TS-75-07     The Spirit of Antichrist:
The Coming Universal Spiritual Order by James Hitchcock

Traditional ideas of the Antichrist often portray him not as the overt enemy of the faith but as so seductive as to delude believers into taking him as a new messiah. Thus the Antichrist will not be openly anti-Christian but will claim to bring about the fulfillment of existing faiths. Throughout history Christians have differed as to whether the Antichrist will be a person or some kind of institution. Speculation about the identity of the Antichrist is fruitless, perhaps even sinful, in accordance with Jesus' warning.

But at the present juncture of history it seems possible to identify certain forces which in effect work to undermine Christianity in the name of a higher and more authentic spiritual truth and which are not embodied in one man but in certain institutions and movements and the men who control them.
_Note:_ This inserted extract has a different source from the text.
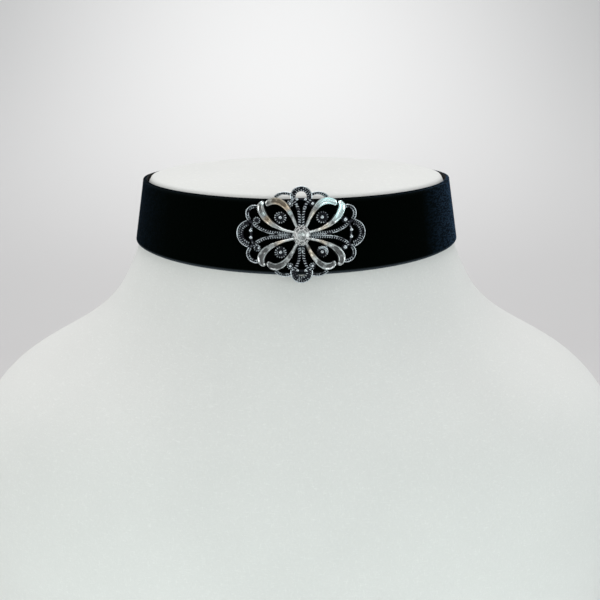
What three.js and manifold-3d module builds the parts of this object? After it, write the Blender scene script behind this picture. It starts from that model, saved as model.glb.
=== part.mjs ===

One of the major challenges that Christians now face is to maintain the integrity of their beliefs in the teeth of immense pressures to become part of an emergent world religion of secular humanitarianism, which will supposedly incorporate the best elements of traditional faiths.

TS-75-08     The Book of Revelation as Liturgical Prophecy:
The Apocalypse in Biblical Perspective by Patrick Henry Reardon

In this talk, the Book of Revelation is treated as a work of liturgical prophecy. Accordingly there were two parts. First, the book was compared with other prophetic works of Holy Scripture, in order to determine how it should be interpreted. Second, the book was set within the liturgical life of the first-century Christians.